If you have b-tree, where each node can have 1000 children

The first level points to 1000 nodes

// The second level
1000 * 1000 = = 1000000 nodes

// The third level
1000 × 1000 × 1000 = 1000000000 nodes

Imagine a tree with only 3 level gives you an access to a billion nodes, containing multiple values in each. You can imagine how memory efficient this data structure is.

Searching for a value

Until now you’ve seen that how b-tree stores a huge amount of data on the disk so efficiently. Now let’s try to search a record and fetch it from the disk.

Imagine you’ve a following B-tree of order 3

• max number of keys per node are 2
• you’ve to search key 50

       [20 | 40]
    /      |       \
[10]     [30]     [50 | 60]

Start from root, compare with the keys 50 > 40, so you know you cannot move to the left or the middle tree. Move to the right child, here you found 50 = 50.

To understand, how fast b-trees are, here is a simple math

• Imagine you’ve a billion keys

Now compare a binary search tree and a b-tree.

// BST has at max 2 child nodes
// therefore to store billion keys

log₂(1,000,000,000) = 30 levels

now to search for a target you may have to traverse through all the 30 levels. In a database, each node access can mean reading data from storage.

So a single lookup may require multiple storage accesses.

Similarly on the other hand, in b-tree we can store a billion keys in just 3 levels where each node contains multiple keys. Only a few page accesses.

The main advantage of b-trees is not that they reduce the number of comparisons.

The real advantage is that they reduce the number of storage reads required to locate data.

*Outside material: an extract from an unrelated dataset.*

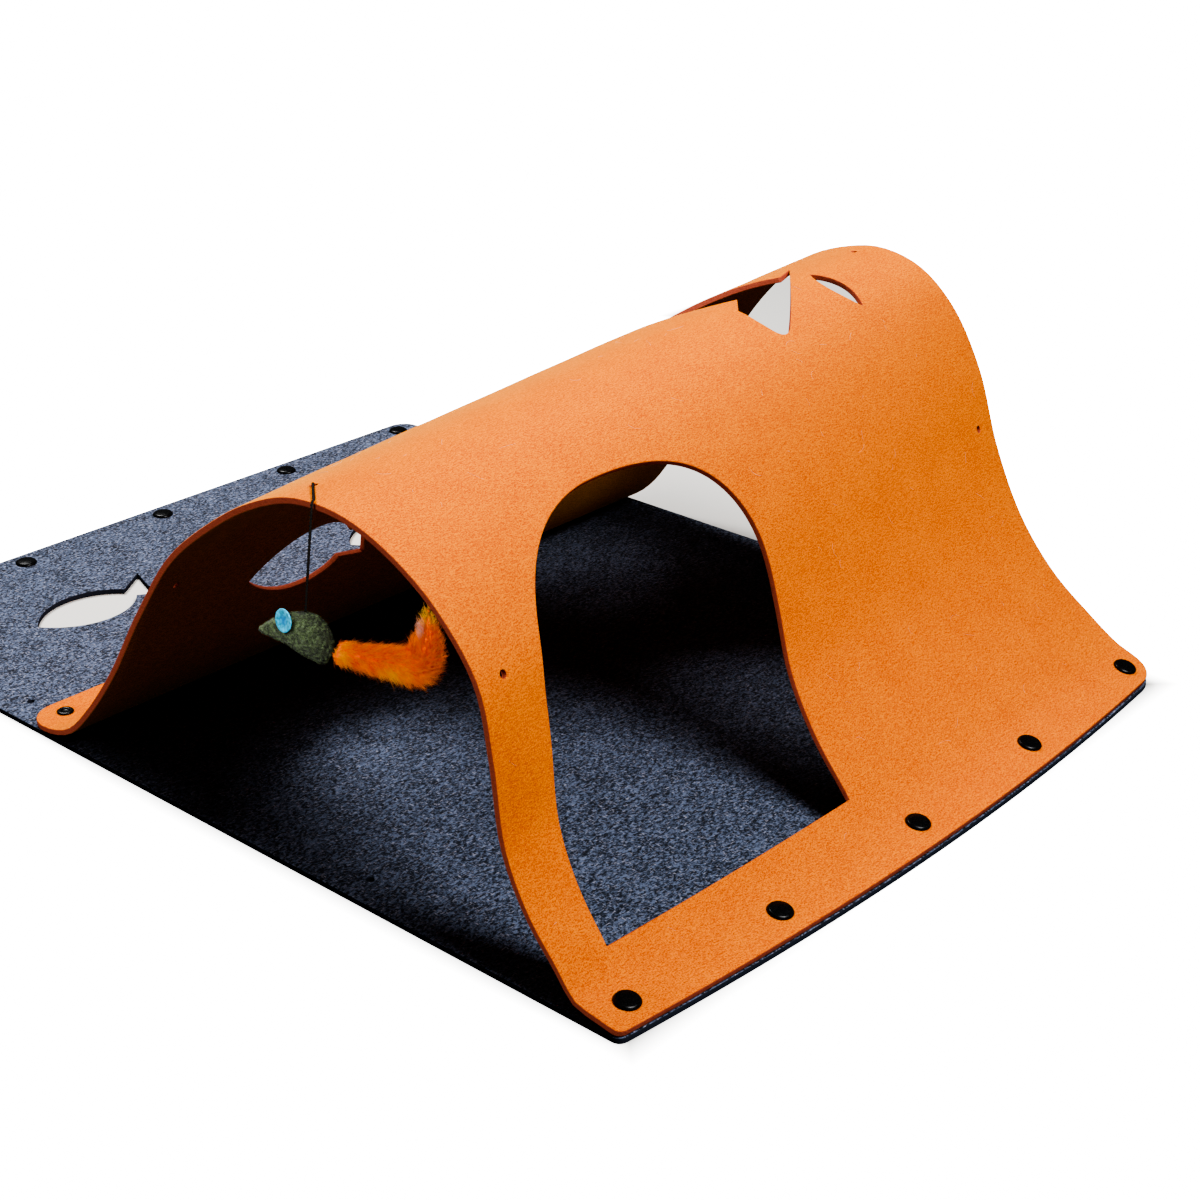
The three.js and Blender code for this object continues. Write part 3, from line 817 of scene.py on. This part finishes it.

You can read about the other operations on b-tree from here.

Conclusion

B-Tree is a self-balancing tree data structure that maintains sorted data and allows searches, sequential access, insertions, and deletions in logarithmic time. Unlike a BST, a b-tree can contain multiple keys in each node and can have more than 2 child nodes. The main advantage of using a b-tree over a BST is the reduction in the number of disk I/O operations and the efficient storage of huge amounts of data.